A. C-C : Cela a été un long processus. Nous avons travaillé avec Yonath Peretti, une directrice de casting extraordinaire. Il y avait beaucoup de comédiens, mais surtout de comédiennes, car le film met en avant un large éventail de personnages féminins. Il était important pour moi de composer un casting qui reflète la diversité des femmes que Vicky Krieps, l’actrice principale, rencontre au fil de l’histoire. C’était un travail minutieux pour créer une harmonie autour de son personnage.

Q.H : Vous avez grandi dans une région rurale. Comment avez-vous envisagé de faire carrière dans le cinéma ?

A. C-C : Oui, j’ai grandi dans un environnement rural, et l’idée de faire du cinéma me semblait très lointaine. Je n’avais pas confiance en moi et j’étais en échec scolaire. J’avais des envies artistiques, mais je pensais plutôt à la photographie de mode à l’époque. Puis, au fil de mes études, j’ai réalisé qu’il me manquait les mots, et c’est là que l’idée du cinéma est apparue. Ce processus d’acceptation a été long. Je pense que si j’avais grandi dans une grande ville, cela aurait peut-être été différent.

Q.H : Malgré tout, vous avez quand même intégré une école de cinéma après ?

A. C-C : Oui, après une école de photographie, j’ai intégré une école de cinéma, la Fémis, en passant un concours. C’est toujours un peu étrange de le dire, car ce concours est un rêve pour beaucoup de jeunes, et aujourd’hui, j’aide moi-même des jeunes à y entrer. Mais pour ma part, je l’ai fait un peu par hasard, sans vraiment mesurer l’envergure de ce dans quoi je m’engageais.
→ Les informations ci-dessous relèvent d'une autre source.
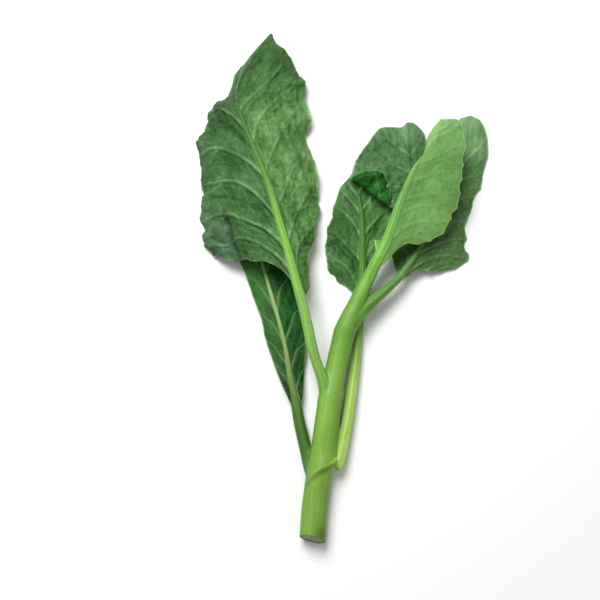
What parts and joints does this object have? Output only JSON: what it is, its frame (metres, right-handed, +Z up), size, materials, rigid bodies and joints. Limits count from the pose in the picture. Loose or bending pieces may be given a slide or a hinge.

Je pense que si j’avais vraiment compris l’ampleur de cette école, le stress m’aurait empêchée de réussir. Là, je l’ai abordé de façon assez décontractée, avec une attitude du genre « Pourquoi ne pas essayer ? », et c’est passé. C’était une véritable chance. Maintenant, quand je vois à quel point les candidats se mettent une énorme pression, je réalise encore plus la chance que j’ai eue. Cette école est exceptionnelle dans son rapport au cinéma, et elle peut changer une vie.

Q.H : Le syndrome de l’imposteur en raison de la ruralité ?

A. C-C : Oui, exactement. Quand on est en échec scolaire, on a l’impression que tout est hors de portée. Mais je pense que les choses ont évolué et que les jeunes aujourd’hui sont mieux informés sur les métiers artistiques. C’est pourquoi j’aime beaucoup rencontrer des jeunes dans les écoles, pour partager mon parcours et leur montrer que c’est possible, même quand on vient d’un milieu modeste et rural. On ne se rend souvent pas compte de la barrière que représente le simple fait de s’autoriser à penser que c’est possible, de se permettre d’y rêver. Personnellement, je n’en rêvais même pas à l’adolescence, c’était trop éloigné de ma réalité.

Q.H : Vous vous permettez de rêver et d’intervenir dans des lycées ?

A. C-C : J’ai eu l’occasion de le faire un peu, mais j’aimerais le faire davantage. Je réalise des films autour des questions d’identité, notamment de genre et LGBT. Il faut admettre que je suis moins sollicitée que d’autres réalisateurs qui font des films moins politiques. J’espère que cela est en train de changer, et je pense que c’est le cas. Quoi qu’il en soit, je serais ravie d’intervenir dans des lycées car je crois que c’est essentiel de montrer à la jeunesse que ces perspectives existent et que c’est possible.

Q.H : Que diriez-vous à la personne que vous étiez il y a 10 ans ?

A. C-C : Oh, wow ! Il y a 10 ans, j’étais déjà féministe. Je me dirais de continuer sur cette voie. Au début de l’école de cinéma, j’avais des doutes, je me sentais impressionnée, comme si j’avais des lacunes énormes, surtout en matière de cinéphilie. Je venais d’un milieu plus artistique que purement cinématographique, et je me sentais parfois un peu à côté de la plaque. Mais je dirais de persévérer.

Q.H : Et dans dix ans, vous vous voyez où ?

A. C-C : J’espère continuer à faire des films, à écrire, pour moi et pour d’autres. Sur un plan plus personnel, j’aimerais bien vivre davantage dans le sud-ouest. J’aimerais aussi continuer à travailler avec la même équipe, celle avec qui j’ai fait Love Me Tender. Nous formons une sorte de famille, ce qui est une chance inestimable dans ce métier.